Here is a briefish description of NYC's landlord culture and ethics (CF. Donald Trump). It is a truncated version of a story in the Broadsheet, the daily e-paper of Battery Park City in lower Manhattan and an example of what many much larger towns/cities are losing when local coverage disappears.
Displaced
Residents of 85 Bowery, Still Homeless 13 Weeks Later, Find Belongings in Trash
The suffering
continues for tenants of 85 Bowery, who were driven from their homes on January
18, after inspectors from the City's Department of Buildings (DOB) determined
that an interior staircase in the building was unstable, and in danger of
collapsing. More than 75 residents of the building -- including 17 young
children and dozens of elderly residents -- have been living in hotels and
shelters ever since.

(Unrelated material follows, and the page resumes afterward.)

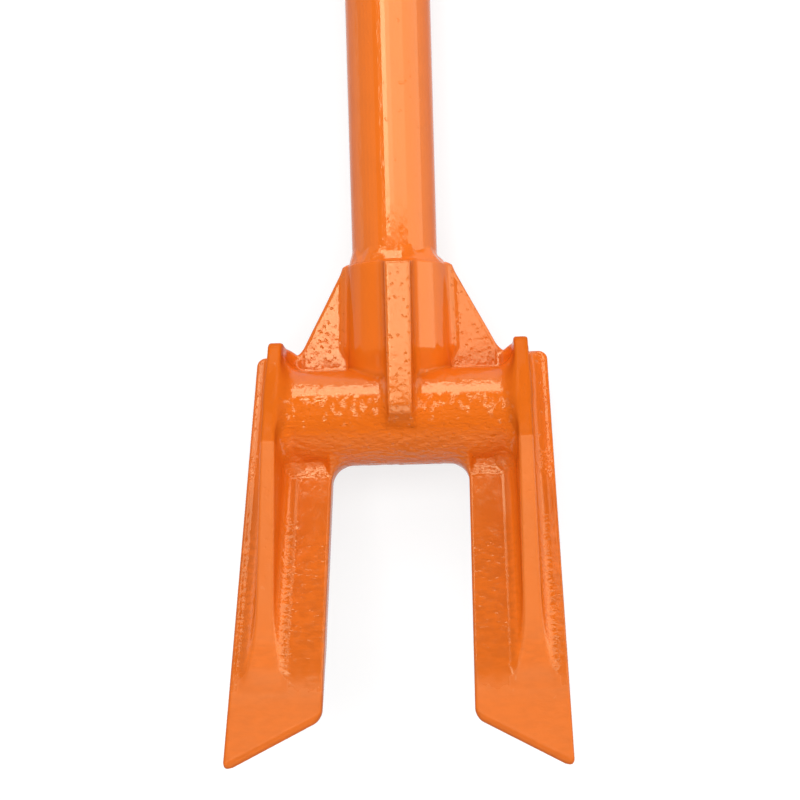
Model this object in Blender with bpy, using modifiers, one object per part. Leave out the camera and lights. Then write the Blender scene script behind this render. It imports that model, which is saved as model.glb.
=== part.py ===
"""Demolition bar: a two-tined cast head welded to a long steel tube.

The bar lies on its back. +X runs across the head, +Y up the handle and +Z towards
the bar's front, which is the side that the tines lean to. The origin is on the
ground under the middle of the bar. The neck is laid out around the tube's axis at
the crossbar's level: across, up the handle, and forward. The crossbar and the tines
stand a little forward of that. The tines share a leaning plane through the
crossbar's axis, laid out as across, up the tine, and square off the tine's front.
"""

import math

import bmesh
import bpy
from mathutils import Matrix, Vector

# Driving sizes, in metres.
# Crossbar, the round bar between the tines
CROSSBAR_RADIUS = 0.0237
CROSSBAR_FORWARD = 0.0080
CROSSBAR_SIDES = 56

# Neck, the round boss that carries the tube, its pilot and its centre rib
NECK_RIM_RADIUS = 0.0249
NECK_ROOT_RADIUS = 0.0262
NECK_TOP = 0.0750
NECK_FOOT = 0.0150
NECK_FOOT_RADIUS = 0.0150
NECK_RIM_ROUND = 0.0012
PILOT_RADIUS = 0.0155
PILOT_LENGTH = 0.0280
PILOT_CHAMFER = 0.0020
CENTRE_RIB_WIDTH = 0.0129
CENTRE_RIB_DRAFT = 0.06
CENTRE_RIB_OFFSET = 0.0019
CENTRE_RIB_TOP_PROUD = 0.0058
CENTRE_RIB_FOOT_PROUD = 0.0062
CENTRE_RIB_FOOT = 0.0060
CENTRE_RIB_HEEL = -0.0040

# Webs, the flat gussets beside the neck
WEB_THICKNESS = 0.0070
WEB_TOP_HALF = 0.0262
WEB_MIDDLE_HALF = 0.0345
WEB_MIDDLE_HEIGHT = 0.0580
WEB_FOOT_HALF = 0.0478
WEB_FOOT_HEIGHT = 0.0352
WEB_VALLEY_RADIUS = 0.0048
WEB_VALLEY_HALF = 0.0522
WEB_VALLEY_HEIGHT = 0.0371
WEB_VALLEY_START = 210.0
WEB_VALLEY_END = 310.0
WEB_TAIL_HEIGHT = 0.0300

# Tines
TINE_LEAN = math.radians(27.0)
HEAD_WIDTH = 0.1480
TINE_GAP = 0.0660
BLADE_THICKNESS = 0.0080
BLADE_FRONT = -0.0010
BLADE_TOP = 0.0355
BLADE_LENGTH_OUTER = 0.1616
TIP_RAKE = 0.0206
TIP_THICKNESS = 0.0040
TIP_BEVEL_LENGTH = 0.0280
TIP_CORNER_RADIUS = 0.0035
WING_CORNER_RADIUS = 0.0045
ARCH_RADIUS = 0.0090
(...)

On Wednesday, employees of the building's owner, Joseph
Betesh, began tossing the residents' belongings into a dumpster in front of 85
Bowery.
[Local elected
officials reacted with fury to this development. …..]
This is only the
most recent travail for residents of 85 Bowery, who had originally been told
they would return to their homes by mid-February. When repairs were not
completed by that deadline, the landlord promised the staircase would be
replaced by the end of February, and then by March 28. This project appears to
have been successfully completed by that third deadline, but while it was
underway, Mr. Betesh announced this his contractors had found asbestos in the
building, which required immediate remediation. This extended pushed back to
the end of April the deadline for moving displaced residents back into the
building. In the meantime, he decided to dump into a trash cart the belongings
those tenants had left behind. The reasons for this decision, or whether is was
even legal, were not immediately clear.
[more elected
official and City's Department of Housing Preservation and Development (HPD);
nothing happens ]
In 2013, Mr.
Betesh's firm, Milestone Equities, paid $62 million in cash for a portfolio of
11 apartment buildings on the Bowery, between Canal and Houston Streets. (In
addition to 85 Bowery, located half a block north of the Manhattan Bridge, he
bought the buildings at 83, 88, 103, 105, 219, 221, 262, 276, 280, and 284
Bowery.) Shortly after taking possession of 85 Bowery, Mr. Betesh began trying
to evict the 27 families who had lived there, in many cases, for decades.
It was at this
point, on January 18, that DOB inspectors showed up at 85 Bowery, examined the
staircase, and ordered everyone to vacate the premises immediately. Thirteen
weeks later, it remains unclear when -- or even whether -- residents of 85
Bowery will be able to return to their homes.